By Chris Prentice, Pete Schroeder and Imani Moise
WASHINGTON (Reuters) – Wells Fargo & Co has agreed to pay $3 billion to resolve criminal and civil probes into fraudulent sales practices and has admitted to pressuring employees in a fake-accounts scandal, U.S. officials said on Friday, wrapping up one of the last major investigations looming over the bank.
Wells Fargo will pay the penalties to the U.S. Justice Department and Securities and Exchange Commission and enter into a three-year deferred prosecution agreement during which the San Francisco-based bank will continue to cooperate with any ongoing government investigations, Justice Department officials said.
As part of the deal, Wells Fargo admitted that between 2002 and 2016 it pressured employees to meet “unrealistic sales goals that led thousands of employees to provide millions of accounts or products to customers under false pretenses or without consent, often by creating false records or misusing customers’ identities,” the department said in a statement.
In a statement, Charles Scharf, Wells Fargo’s new chief executive, described the past conduct as “reprehensible.” Wells Fargo is the fourth-largest U.S. lender.
“This case illustrates a complete failure of leadership at multiple levels within the bank. Simply put, Wells Fargo traded its hard-earned reputation for short-term profits, and harmed untold numbers of customers along the way,” Nick Hanna, U.S. attorney for the Central District of California, said in a statement.
Top managers within Wells Fargo’s Community Bank division were aware of the “unlawful and unethical” practices as early as 2002, and many of the practices were referred to as “gaming” within the bank, the Justice Department said.
The agreement resolves the civil and criminal liability regarding Wells Fargo’s fake-accounts scandal.
About $500 million of the penalties will go to the SEC to be distributed to investors to settle charges that the bank committed fraud by misleading investors about its sales practices, an SEC official said on a call with reporters about the resolutions settlement.
Settling the multi-agency investigation marked an important milestone for Scharf, who joined the company from BNY Mellon in September shortly after the third anniversary of the scandal.
“We are committing all necessary resources to ensure that nothing like this happens again, while also driving Wells Fargo forward,” Scharf said.
‘GHOST IN A MACHINE’
Watchdog group Public Citizen criticized the deal, saying it does not go far enough.

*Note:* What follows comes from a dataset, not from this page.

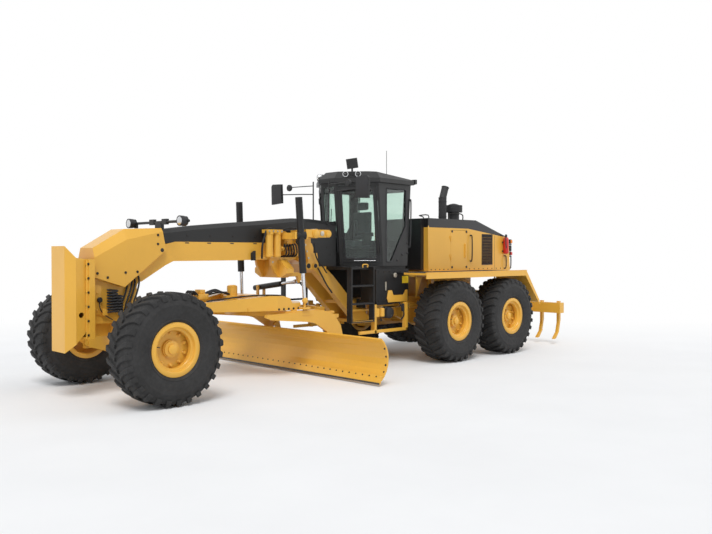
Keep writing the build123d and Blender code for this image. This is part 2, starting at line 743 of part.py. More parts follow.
for z in (2000, 2400):
    knuckle_low = rod((HOOD_PIN[0], HOOD_PIN[1], z), (HOOD_PIN[0], HOOD_PIN[1], z + 60), 10)
    leaf_low = block(60, HOOD_PIN[0], HOOD_HALF - 5, HOOD_HALF + 9, z, z + 60)
    hood_door = hood_door + knuckle_low + leaf_low
    knuckle_top = rod((HOOD_PIN[0], HOOD_PIN[1], z + 60 + GAP), (HOOD_PIN[0], HOOD_PIN[1], z + 120), 10)
    leaf_top = block(HOOD_PIN[0], 150, HOOD_HALF - 5, HOOD_HALF + 9, z + 60 + GAP, z + 120)
    nodes["hood"] = nodes["hood"] + both(knuckle_top + leaf_top)
nodes["hood_door_left"] = hood_door
nodes["hood_door_right"] = other_side(hood_door)

fender_top = [(1950, 1600), (1950, 1050), (1300, 1050), (1300, 740), (-2000, 740), (-2000, 1600)]
fender_side = [(1950, 1770), (-1460, 1770), (-1990, 1100), (-1990, 1060), (-1470, 1700), (1950, 1730)]
fascia = [(1950, 1770), (-1460, 1770), (-1990, 1100), (-1990, 1010), (-1430, 1660), (1950, 1660)]
deck = side_plate(fender_side, HOOD_HALF + GAP, 1600) & top_plate(fender_top, 900, 1900)
nodes["fenders"] = join(
    both(deck),
    both(side_plate(fascia, 1600, 1612)),
    block(870, 1250, -760, 760, 1670, 1764),
    both(block(700, 800, 380 + GAP, 780, 1200, 1240)),
    both(block(700, 800, 740, 780, 1200, 1740)),
    both(block(-1700, -1600, 380 + GAP, 780, 1200, 1240)),
    both(block(-1700, -1600, 740, 780, 1200, 1500)),
)
tandem_side = [(-1150, 560), (1150, 560), (1250, 800), (1150, 1050), (-1150, 1050), (-1250, 800)]
tandem = side_plate(tandem_side, 780, 1000)
for x in (-TANDEM_HALF, TANDEM_HALF):
    tandem = tandem + rod((x, 1000, 805), (x, 1100, 805), 180)
    tandem = tandem + rod((x, 1100, 805), (x, TRACK_HALF + 60 - GAP, 805), 90)
nodes["tandem_cases"] = both(tandem)
stack = rod((-560, 0, 2870 + GAP), (-560, 0, 3400), 90)
nodes["exhaust"] = join(
    stack,
    rod((-560, 0, 3380), (-660, 0, 3640), 80),
    rod((-960, 0, 2830), (-960, 0, 3240), 130),
    rod((-960, 0, 3080), (-960, 0, 3240), 200),
) - side_plate(hood_outer, -760, 760)

# Cab, six-sided in plan: a narrow windscreen, two slanting doors and the rear room
DOOR_REAR = Vector(2310, 840, CAB_LOW)
DOOR_FRONT = Vector(2840, 200, CAB_LOW)
LEAN = Vector(135, 5, CAB_TOP - CAB_LOW)


def cab_plan(rear_x, lean_x, lean_y):
    post_x = DOOR_REAR.X + lean_x
    post_y = DOOR_REAR.Y + lean_y
    rear_y = post_y - (post_x - rear_x) * SIDE_SLOPE
    left = [(rear_x, rear_y), (post_x, post_y), (DOOR_FRONT.X + lean_x, DOOR_FRONT.Y + lean_y)]
    return left + [(x, -y) for x, y in reversed(left)]


cab_low = cab_plan(CAB_REAR_LOW, 0, 0)
cab_high = cab_plan(CAB_REAR_HIGH, LEAN.X, LEAN.Y)


def inset(points, distance):
    ring = make_face(Polyline(*points, close=True))
    return offset(ring, amount=-distance, kind=Kind.INTERSECTION)


def cab_box(distance):
    low = Pos(0, 0, CAB_LOW) * inset(cab_low, distance)
    return loft([low, Pos(0, 0, CAB_TOP) * inset(cab_high, distance)], ruled=True)


# In the slanting door plane, along runs forward from the rear post and z is the height
door_back = (DOOR_REAR - DOOR_FRONT).normalized()
door_out = door_back.cross(LEAN).normalized()
door_up = door_out.cross(door_back)
door_line = LEAN.normalized()


def door_point(along, z, out):
    rise = LEAN * ((z - CAB_LOW) / (CAB_TOP - CAB_LOW))
    return DOOR_REAR - door_back * along + rise + door_out * out


def door_sheet(points, inner, outer, shrink=0):
    flat = []
    for along, z in points:
        step = door_point(along, z, 0) - DOOR_REAR
        flat.append((step.dot(door_back), step.dot(door_up)))
    face = make_face(Polyline(*flat, close=True))
    if shrink:
        face = offset(face, amount=-shrink, kind=Kind.INTERSECTION)
    plane = Plane(origin=DOOR_REAR + door_out * inner, x_dir=door_back, z_dir=door_out)
    return extrude(plane * face, amount=outer - inner, dir=door_out)


def door_patch(along_0, along_1, z0, z1, inner, outer):
    return door_sheet([(along_0, z0), (along_1, z0), (along_1, z1), (along_0, z1)], inner, outer)


def cab_hinge(z, height, reach):
    """A knuckle on the hinge line and its leaf; a negative reach lies on the door."""
    start = door_point(DOOR_PIN, z, PIN_OUT)
    plane = Plane(origin=start - door_out * (PIN_OUT + 5), x_dir=door_line.cross(door_out), z_dir=door_out)
    leaf = plane * make_face(Polyline((0, 0), (reach, 0), (reach, height), (0, height), close=True))
    return rod(tuple(start), tuple(start + door_line * height), 11) + extrude(leaf, amount=15, dir=door_out)


cab_outer = cab_box(0.001)
cab_wall = cab_outer - cab_box(CAB_WALL)
floor_plate = cab_outer & block(1000, 4000, -900, 900, CAB_LOW, CAB_LOW + CAB_WALL)
screen_half = 150
screen_low = 2150
screen_high = 3420
windscreen = block(2700, 3100, -screen_half, screen_half, screen_low, screen_high)
rear_window = block(1300, 1700, -640, 640, 2400, 3380)
side_window = [(1600, 3400), (2215, 3400), (2215, 1980), (2060, 1980), (1600, 2680)]
door_window = [(110, 2100), (170, 2040), (680, 2040), (730, 2100), (730, 3310), (680, 3365), (150, 3365), (110, 3310)]
door_gap = door_patch(40, 790, 1960, 3440, -70, 70)
shell = join(cab_wall, floor_plate) - windscreen - rear_window
shell = shell - both(side_plate(side_window, 740, 880)) - both(door_gap)
door_frame = join(
    (cab_wall & door_patch(45, 785, 1965, 3435, -70, 70)) - door_sheet(door_window, -70, 70),
    door_patch(745, 770, 2150, 2180, -5, 40),
    door_patch(745, 770, 2420, 2450, -5, 40),
    door_patch(745, 770, 2150, 2450, 25, 40),
)
for z in (2150, 3150):
    door_frame = door_frame + cab_hinge(z, 60, -62)
    shell = shell + both(cab_hinge(z + 60 + GAP / 3, 60, 36))
nodes["cab_shell"] = shell
pane = cab_box(16) - cab_box(24)


def smaller(points, distance):
    face = make_face(Polyline(*points, close=True))
    plane = Plane(origin=(0, 740, 0), x_dir=(1, 0, 0), z_dir=(0, -1, 0))
    return extrude(plane * offset(face, amount=-distance, kind=Kind.INTERSECTION), amount=140, dir=(0, 1, 0))


glass_front = pane & block(
    2700, 3100, -screen_half + GAP, screen_half - GAP, screen_low + GAP, screen_high - GAP
)
glass_rear = pane & block(1300, 1700, -640 + GAP, 640 - GAP, 2400 + GAP, 3380 - GAP)
glass_side = pane & smaller(side_window, GAP)
nodes["cab_glass"] = Compound([glass_front.solid(), glass_rear.solid(), glass_side.solid(), other_side(glass_side).solid()])
door_pane = pane & door_sheet(door_window, -70, 70, GAP)
nodes["cab_door_left"] = Compound([door_frame.solid(), door_pane.solid()])
nodes["cab_door_right"] = mirror(nodes["cab_door_left"], about=Plane.XZ)

roof_z = CAB_TOP + GAP
roof_edge = extrude(Pos(0, 0, roof_z) * inset(cab_high, -50), amount=80, dir=(0, 0, 1))
crown = loft([Pos(0, 0, roof_z + 80) * inset(cab_high, -50), Pos(0, 0, CAB_HEIGHT) * inset(cab_high, 100)], ruled=True)
crown = crown - side_plate([(1300, 3590), (1300, 3900), (2500, 3900), (2500, CAB_HEIGHT)], -900, 900)
roof = roof_edge + crown
for x, y in ((2840, 355), (2690, 545)):
    lamp = rod((x - 40, y - 30, 3655), (x + 45, y + 34, 3655), 48) + block(x - 20, x + 20, y - 20, y + 20, 3560, 3640)
    roof = roof + both(lamp)
for y in (420, 760):
    roof = roof + both(block(1300, 1420, y - 12, y + 12, 3520, 3545) + block(1290, 1350, y - 55, y + 55, 3530, 3620))
beacon = Pos(2765, 450, 3860) * Rot(0, 12, 40) * Box(90, 210, 190)
nodes["cab_roof"] = join(
    roof,
    rod((2765, 450, 3600), (2765, 450, 3860), 18),
    beacon,
    rod((1850, 500, 3560), (1850, 500, 4180), 5),
    rod((1850, 500, 3560), (1850, 500, 3720), 14),
)
nodes["cab_interior"] = join(
    block(2520, 2740, -140, 140, CAB_LOW + CAB_WALL + GAP, 2250),
    block(2600, 2760, -110, 110, 2250, 2420),
    block(1640, 1860, -600, 600, CAB_LOW + CAB_WALL + GAP, 2180),
)
nodes["operator_seat"] = join(
    block(2070, 2410, -200, 200, CAB_LOW + CAB_WALL + GAP, 2250),
    block(2000, 2500, -260, 260, 2250, 2400),
    block(1950, 2080, -250, 250, 2380, 3000),
    block(1960, 2070, -150, 150, 3000, 3180),
    both(block(2050, 2520, 265, 345, 2300, 2560)),
    both(block(2050, 2350, 200, 300, 2250, 2320)),
    both(block(2440, 2520, 270, 340, 2560, 2680)),
)
tank_side = [(1600, 1200), (2100, 1160), (2500, 1160), (2540, 1250), (2540, 1840), (1600, 1840)]
deck_plan = [
    (1600, -780),
    (3330, -780),
    (3330, -LEG_HALF - GAP),
    (2860, -LEG_HALF - GAP),
    (2860, LEG_HALF + GAP),
    (3330, LEG_HALF + GAP),
    (3330, 780),
    (1600, 780),
]
nodes["side_tanks_steps"] = join(
    top_plate(deck_plan, 1840, CAB_LOW - GAP),
    both(block(2470, 2530, LEG_HALF + GAP, 520, 1090, 1250)),
    both(side_plate(tank_side, 460, 860)),
    both(block(2720, 2750, 880, 1000, 870, 1890)),
    both(block(3300, 3330, 880, 1000, 870, 1890)),
    both(block(2720, 3330, 760, 890, 1850, 1890)),
    both(block(2720, 3330, 880, 1000, 870, 895)),
    both(block(2720, 3330, 880, 1000, 1200, 1225)),
    both(block(2720, 3330, 880, 1000, 1530, 1555)),
)

# Ripper
beam_side = [(-3240, 740), (-3060, 740), (-3060, 980), (-3240, 980)]
pocket_side = [(-3330, 760), (-3230, 760), (-3230, 960), (-3330, 960)]
shank = [
    (-3330, 1010),
    (-3250, 1010),
    (-3250, 500),
    (-3180, 250),
    (-3040, 130),
    (-3120, 140),
    (-3260, 300),
    (-3330, 560),
]
rip_cheek = [(-3070, 940), (-3110, 1000), (-3090, 1070), (-3010, 1070), (-2990, 1000), (-3061, 940)]
rip_plate = [(-3065, 745), (-2950, 745), (-2940, 800), (-2960, 900), (-2940, 1040), (-2960, 1090), (-3040, 1090), (-3065, 960)]
ripper = join(
    side_plate(beam_side, -1500, 1500),
    both(side_plate(rip_plate, 380, 410 - GAP)),
    both(side_plate(rip_plate, 490 + GAP, 520)),
    side_plate(rip_cheek, -70, -41),
    side_plate(rip_cheek, 41, 70),
)


def link(rise, radius):
    start = Vector(RIP_X, 0, RIP_Z + rise)
    end = Vector(RIP_END_X, 0, RIP_END_Z + rise)
    side = Vector(0, 0, radius - 5)
    low = [start - side, end - side, end + side, start + side]
    bar = side_plate([(point.X, point.Z) for point in low], 410, 490)
    head = rod((RIP_X, 410, RIP_Z + rise), (RIP_X, 490, RIP_Z + rise), radius)
    foot = rod((RIP_END_X, 410, RIP_END_Z + rise), (RIP_END_X, 490, RIP_END_Z + rise), radius)
    return both(join(bar, head, foot))


nodes["ripper_arms"] = link(0, 42) + block(-2700, -2640, -420, 420, 660, 730)
nodes["ripper_links"] = link(RIP_RISE, 34)
for number in range(-3, 4):
    y = number * SHANK_PITCH
    ripper = ripper + side_plate(pocket_side, y - 60, y - 31) + side_plate(pocket_side, y + 31, y + 60)
    ripper = ripper + side_plate(shank, y - 31, y + 31)
nodes["ripper"] = ripper

for name, shape in nodes.items():
    export_step(Pos(MODEL_SHIFT, 0, 0) * shape, "parts/" + name + ".step")
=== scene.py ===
import json
import math

import bmesh
import bpy
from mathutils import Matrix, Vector


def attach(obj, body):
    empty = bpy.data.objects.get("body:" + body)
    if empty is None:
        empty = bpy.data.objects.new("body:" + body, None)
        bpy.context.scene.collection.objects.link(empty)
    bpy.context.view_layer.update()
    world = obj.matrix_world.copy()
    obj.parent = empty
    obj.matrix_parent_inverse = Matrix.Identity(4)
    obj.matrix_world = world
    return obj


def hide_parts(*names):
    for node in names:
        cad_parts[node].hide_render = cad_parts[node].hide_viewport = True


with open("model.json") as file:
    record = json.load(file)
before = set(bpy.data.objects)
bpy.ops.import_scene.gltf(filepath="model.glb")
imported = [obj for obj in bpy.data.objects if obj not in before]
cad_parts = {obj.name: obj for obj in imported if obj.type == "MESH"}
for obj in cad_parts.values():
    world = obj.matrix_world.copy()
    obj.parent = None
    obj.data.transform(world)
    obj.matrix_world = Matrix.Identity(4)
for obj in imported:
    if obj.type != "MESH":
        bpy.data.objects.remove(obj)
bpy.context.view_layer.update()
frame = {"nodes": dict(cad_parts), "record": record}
NODES = frame["nodes"]
HANDS = (("left", 1), ("right", -1))

# Lengths in millimetres: SHIFT is the X of the frame's zero, and the sides are distances from the middle
SHIFT = 2505
TRACK = 1351
AXLES = {"front": 7365, "mid": 920, "rear": -920}
WHEEL_Z = 805
FRAME_SIDE = 180
TANK_SIDE = 860
HOOD_SIDE = 750
BLADE_HALF = 2438
BOLT_SEED = 7


def placed(name, data):
    made = bpy.data.objects.new(name, data)
    bpy.context.scene.collection.objects.link(made)
    return made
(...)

“Any resolution for Wells Fargo’s massive, management-directed misconduct must hold individuals to account. We know many of the crimes, and we know that real executives, not some ghost in a machine, committed them,” said Bartlett Naylor, a financial policy advocate with the Washington-based group.

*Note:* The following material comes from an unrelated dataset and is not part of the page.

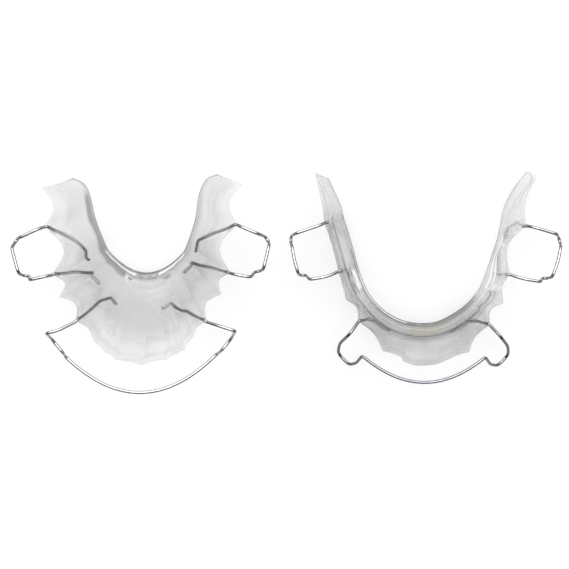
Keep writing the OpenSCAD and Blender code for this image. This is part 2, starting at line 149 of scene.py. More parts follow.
# %% Rows of the scalloped edges: x, y, drop of the edge, depth of the scallop
upper_edge = np.array([
    [-21.95, 21.4, 2.2, 2.0], [-20.75, 12.6, 0, 3.1], [-19.1, 2.1, 0, 1.9],
    [-17.75, -2.65, 0.2, 1.9], [-14.05, -8.1, 0.4, 0.9], [-10.4, -12.6, 1.6, 0.2],
    [-8.0, -15.0, 1.8, 0.2], [-5.4, -16.7, 2.0, 0.2], [0.2, -17.9, 1.8, 0.3],
    [5.6, -16.7, 2.0, 0.2], [8.2, -15.3, 1.9, 0.2], [9.6, -14.6, 1.8, 0.35],
    [11.5, -11.8, 1.6, 0.8], [14.4, -8.15, 0.4, 1.9], [17.7, -2.1, 0.2, 1.55],
    [19.65, 2.5, 0, 3.1], [21.2, 13.05, 0, 2.4], [22.45, 22.3, 2.2, 0]])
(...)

The deal does not preclude civil or criminal charges against individuals, Justice Department officials told reporters.
U.S. Senator Elizabeth Warren, who is seeking the Democratic nomination to challenge Republican President Donald Trump in the Nov. 3 election, wrote on Twitter, “This is a small step in the right direction, but it’s not a substitute for holding senior executives individually accountable – and bringing criminal charges against them if the evidence justifies it.”
The probe examined activities in Wells Fargo’s community bank unit, with Justice Department citing pressure coming from the division’s leadership.

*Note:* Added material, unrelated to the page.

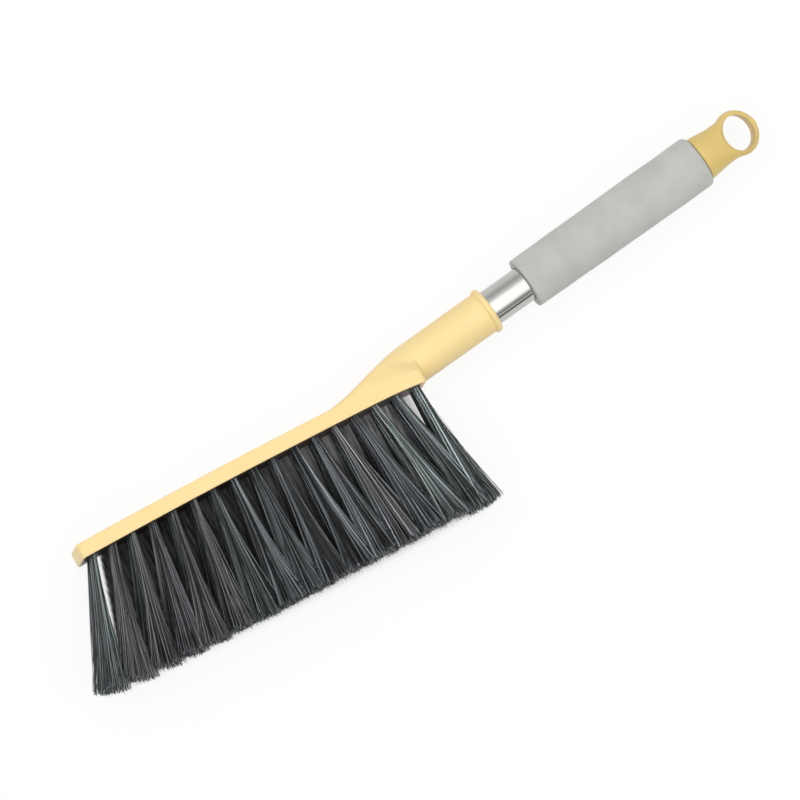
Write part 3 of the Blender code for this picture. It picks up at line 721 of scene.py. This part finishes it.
def head_stations():
    """(x, distance from the bar's nearer end) of the sections along the bar."""
    half = BAR_LENGTH / 2
    beyond = BAR_CORNER_RADIUS - BAR_EDGE_RADIUS
    rounded = [BAR_EDGE_RADIUS * (1 - math.cos(math.pi / 2 * i / END_STEPS)) for i in range(END_STEPS + 1)]
    rounded += [BAR_EDGE_RADIUS + beyond * (i + 1) / END_STEPS for i in range(END_STEPS)]
    stations = [(-half + distance, distance) for distance in rounded]
    start, end = -half + BAR_CORNER_RADIUS, half - FAIRING_LENGTH
    plain = round((end - start) / BAR_STATION_SPACING)
    stations += [(start + (end - start) * (i + 1) / plain, BAR_WIDTH) for i in range(plain)]
    start, end = end, BAR_END - BAR_CORNER_RADIUS
    for i in range(FAIRING_STATIONS):
        share = (i + 1) / FAIRING_STATIONS
        x = end - (end - start) * (1 - share) ** FAIRING_STATION_CROWDING
        stations.append((x, BAR_END - x))
    stations += [(BAR_END - distance, distance) for distance in reversed(rounded[:-1])]
    return stations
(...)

In a rare move last month, a U.S. bank regulator charged several former Wells Fargo executives for their roles in the scandal. That included a settlement with former CEO John Stumpf and civil charges against Carrie Tolstedt, former head of the community bank unit.
“Ms. Tolstedt acted appropriately and in good faith at all times, and the effort to scapegoat her is both unfair and unfounded,” her lawyer Enu Mainigi said on Friday.
The Justice Department inquiry was seen by analysts and investors as a key hurdle the bank had to clear before it could focus on its growth strategy, which includes convincing the Federal Reserve to remove an unprecedented growth restriction placed on Wells Fargo’s balance sheet until it proves it has fixed its risk management and controls.
Wells Fargo had already paid out more than $4 billion in fines and penalties related to the scandal since 2016. Internal and external probes have uncovered issues in each of Wells Fargo’s major business lines, including wealth management and the commercial bank.
The U.S. House of Representatives Financial Services Committee is scheduled to hold three hearings on Wells Fargo’s conduct next month.
Over the past three years, Wells Fargo has taken various steps to fix its issues and rebuild trust with customers, investors and regulators. They include changes to its board, centralizing risk teams and hiring an external chief executive. However, ongoing reputation issues and unresolved legal matters have weighed on the bank’s stock price and profitability, which have lagged peers since 2016.